Risale Haber-Zaman yazarı tarihçi Mustafa Armağan, Bediüzzaman Said Nursi ve Sultan II. Abdülhamid arasındaki irtibata dikkat çekti.
Said Nursi'nin vefatının 50. yıldönümüne bir yıl kala, sırlarla dolu hayatının tarihçilerin ilgi odağı olmaya devam ettiğini ifade eden Armağan, "Mesela Sultan II. Abdülhamid'le ilişkisi henüz aydınlığa çıkarılabilmiş değildir" dedi.
Meşrutiyet'in ilanından hemen önce verilen bir jurnal sebebiyle Said Nursi'nin hapsedildiğini hatırlatan Armağan, yazısını şöyle sürdürdü:
"Hapishanede Emniyet Genel Müdürü (Zabtiye Nazırı) Şefik Paşa tarafından ziyareti söz konusudur. Kardeşi Abdülmecid Nursi'nin not defterinden öğrendiğimiz bu görüşmenin içeriği, sıradan bir mahpusa yapılan bir muameleye benzemiyor.
"Padişah'ın selamını, hediyesi olarak da bir miktar parayı getiren ve kendisine 30 altın lira maaş teklif eden Şefik Paşa'ya Bediüzzaman'ın cevabı, 'Ben dilenci değilim' olur. Saraya şahsı için değil, milleti için geldiğini belirten Nursi'ye Şefik Paşa'nın verdiği cevap ise ilginçtir: 'Senin Kürdistan'da eğitimi yaymak maksadın Bakanlar Kurulu'nda görüşülmektedir.' Yani arzu ettiğin medrese ileride açılacaktır.
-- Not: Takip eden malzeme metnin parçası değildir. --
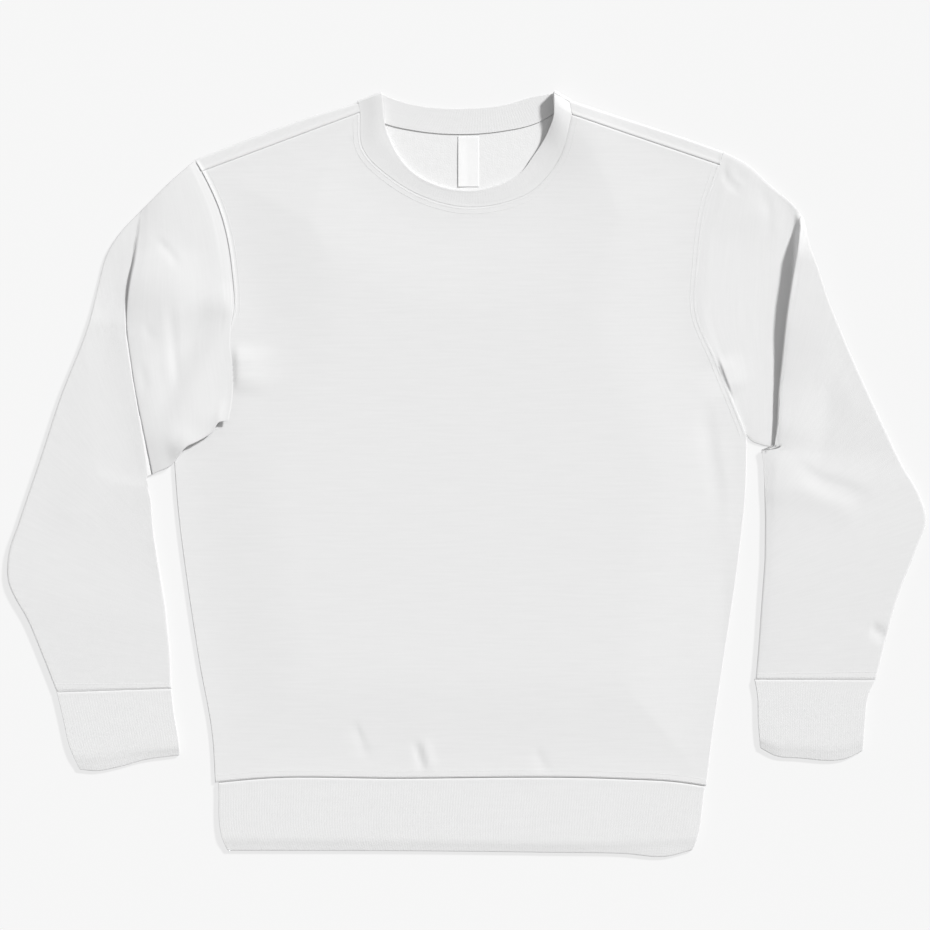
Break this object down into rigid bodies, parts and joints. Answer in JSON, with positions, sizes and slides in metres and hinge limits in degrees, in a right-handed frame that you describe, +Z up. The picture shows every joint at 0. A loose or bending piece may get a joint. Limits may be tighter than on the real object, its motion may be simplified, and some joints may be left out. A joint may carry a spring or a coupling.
{
  "type": "crewneck sweatshirt",
  "caption": "Crewneck sweatshirt laid flat on its back, its long sleeves folded down beside the body, with ribbed neckband, cuffs and hem band.",
  "frame": {"origin": "middle of the laid-out garment's box, on the plane that its underside rests on", "axes": "+X towards the sleeve that is on the right as seen from above, +Y from hem to neck, +Z up, out of the front of the garment"},
  "size_m": [0.8726, 0.7281, 0.0169],
  "materials": {
    "fleece": "matte white cotton jersey with a brushed back",
    "rib": "matte white rib knit",
    "label": "smooth white woven tape, left bare"
  },
  "bodies": {
    "root": {"front": "fleece", "back": "fleece", "sleeve_left": "fleece", "sleeve_right": "fleece", "cuff_left": "rib", "cuff_right": "rib", "hem_band": "rib", "neckband": "rib", "label": "label"}
  },
  "joints": []
}
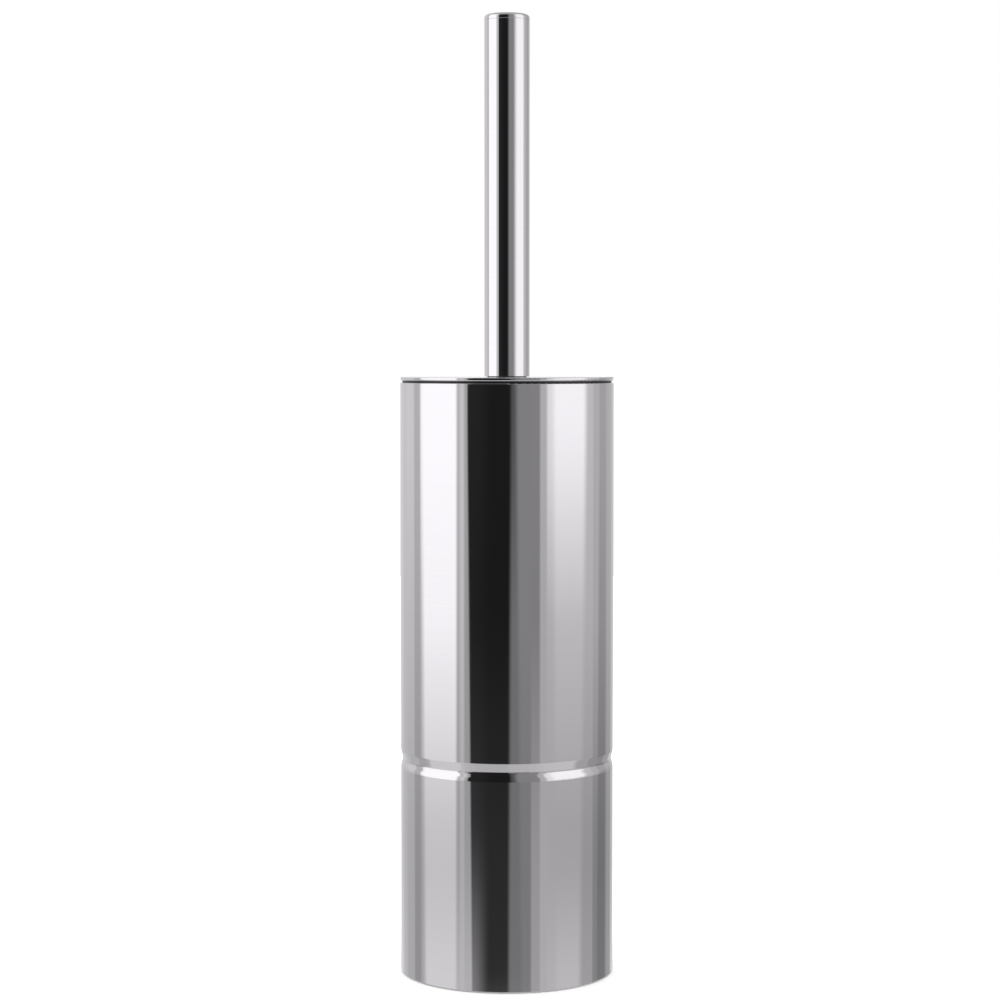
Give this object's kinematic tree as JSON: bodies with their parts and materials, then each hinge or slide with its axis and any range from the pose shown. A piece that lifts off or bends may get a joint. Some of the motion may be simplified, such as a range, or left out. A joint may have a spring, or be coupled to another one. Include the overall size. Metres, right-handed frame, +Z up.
{
  "type": "toilet brush holder",
  "caption": "Cylindrical polished steel toilet brush holder with a rolled bead, a plastic liner, and a lidded brush on a tube handle.",
  "frame": {"origin": "middle of the face that the holder stands on", "axes": "+Z up along the holder's and the handle's common axis; X and Y are interchangeable, because the outside is a body of revolution"},
  "size_m": [0.0888, 0.0888, 0.3986],
  "materials": {
    "polished_steel": "polished",
    "rod_steel": "satin",
    "black_plastic": "satin",
    "bush_plastic": "satin",
    "foot_rubber": "matte",
    "bristle": "satin"
  },
  "bodies": {
    "holder": {"outer_shell": "polished_steel", "base_plate": "black_plastic", "foot_ring": "foot_rubber"},
    "liner": {"inner_liner": "black_plastic"},
    "lid": {"lid_plate": "polished_steel", "lid_insert": "black_plastic", "lid_bush": "bush_plastic"},
    "brush": {"handle_tube": "polished_steel", "handle_cap": "polished_steel", "handle_plug": "black_plastic", "stem": "rod_steel", "stem_washer": "rod_steel", "stem_nut": "rod_steel", "brush_core": "black_plastic", "bristle_rows": "bristle", "bristle_tip": "bristle"}
  },
  "joints": [
    {"name": "liner_lift", "type": "slide", "parent": "holder", "child": "liner", "axis": [0, 0, 1], "range_m": [0, 0.25]},
    {"name": "brush_lift", "type": "slide", "parent": "liner", "child": "lid", "axis": [0, 0, 1], "range_m": [0, 0.24]},
    {"name": "handle_spin", "type": "hinge", "parent": "lid", "child": "brush", "pos_m": [0, 0, 0.2], "axis": [0, 0, 1], "continuous": true}
  ]
}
"Artık bu cevap, işi geçiştirmeye yönelik bir kapan mıydı, yoksa teklifi gerçekten hükümetçe ciddiye alınmış mıydı? Bilmiyoruz. Maaş bağlanması, ciddiye alındığına dair bir emare sayılabilir. Ancak Abdülhamid'in maaşa bağlama diye de bir siyaseti olduğunu unutmayalım. Bediüzzaman ise bu teklifi sus payı olarak değerlendirip reddetmişti.
"Gerçi o da Abdülhamid'in açtığı okulları takdir ediyordu; ancak özellikle Doğu'da eğitime önem verilmesini istiyordu. Ne var ki, 1908 Mayıs'ı her ikisine de sağlıklı bir karşılaşma ortamı sunmuyordu. Anlaşamamaları için hiçbir sebep bulunmayan bu yakın tarihimizin iki mühim şahsiyetinin ufuklarının o sırada buluşamamış olmasına ne kadar hayıflansak yeridir. Neyse ki onların ufuklarını buluşturmak, "Asım'ın nesli"ne vasiyet edilecekti. Hayatlarında hiç karşılaşmasalar da, bu buluşma az şey midir?